8. DFAST (and CCAR) will likely be tougher in the future: The Fed indicated late last year that it may add all or a portion of the proposed G-SIB capital surcharge to post-stress capital ratios. Although we would not expect a proposed rule in this regard until at earliest the second half of this year, it is possible that such a rule could be finalized in time for DFAST 2016 given that stress testing deadlines will occur three months later. Timing aside, in our view the G-SIB capital surcharge will ultimately factor into stress testing. At a minimum for 2016, Fed expectations will be higher as a result of the extra three months for banks to prepare.

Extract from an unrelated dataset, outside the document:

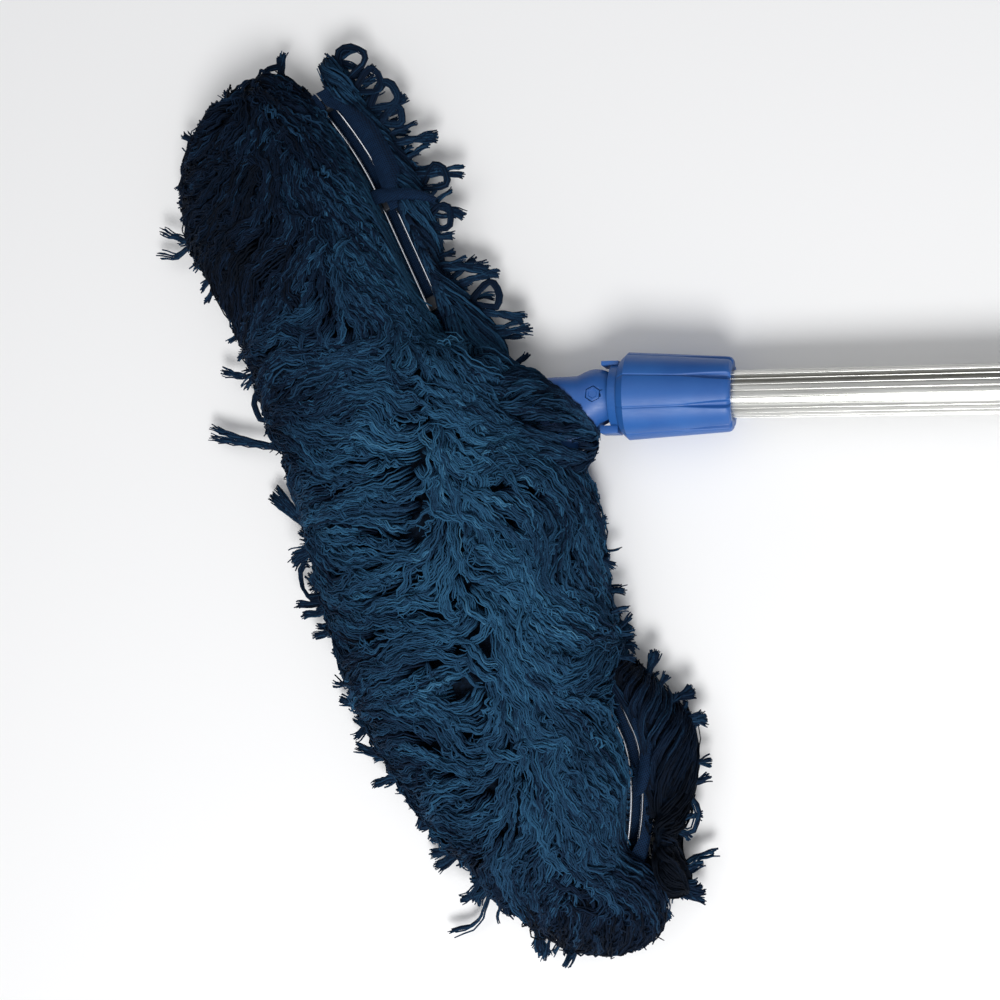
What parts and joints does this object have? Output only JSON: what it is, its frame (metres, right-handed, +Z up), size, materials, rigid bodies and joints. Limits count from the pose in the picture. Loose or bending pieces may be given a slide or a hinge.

The Comprehensive Capital Analysis and Review (CCAR)

In November 2011, the Federal Reserve issued the capital plan rule and began requiring Bank Holding Companies (BHCs) with consolidated assets of $50 billion or more to submit annual capital plans to the Federal Reserve for review. For the CCAR 2015 exercise, the Federal Reserve issued instructions on October 17, 2014, and received capital plans from 31 BHCs on January 5, 2015. The capital plan rule specifies four mandatory elements of a capital plan:

  1. an assessment of the expected uses and sources of capital over the planning horizon that reflects the BHC’s size, complexity, risk profile, and scope of operations, assuming both expected and stressful conditions, including estimates of projected revenues, losses,reserves, and pro forma capital levels and capital ratios (including the minimum regulatory capital ratios and the tier 1 common ratio) over the planning horizon under baseline conditions, supervisory stress scenarios,and at least one stress scenario developed by the BHC appropriate to its business model and portfolios;. a discussion of how the company will maintain all minimum regulatory capital ratios and a pro forma tier 1 common ratio above 5 percent under expected conditions and the stressed scenarios; a discussion of the results of the stress tests required by law or regulation, and an explanation of how the capital plan takes these results into account; and a description of all planned capital actions over the planning horizon;
  2. a detailed description of the BHC’s process for assessing capital adequacy;
  3. the BHC’s capital policy; and
  4. a discussion of any baseline changes to the BHC’s business plan that are likely to have a material impact on the BHC’s capital adequacyor liquidity.

When the Federal Reserve objects to a BHC’s capital plan, the BHC may not make any capital distribution unless the Federal Reserve indicates in writing that it does not object to the distribution.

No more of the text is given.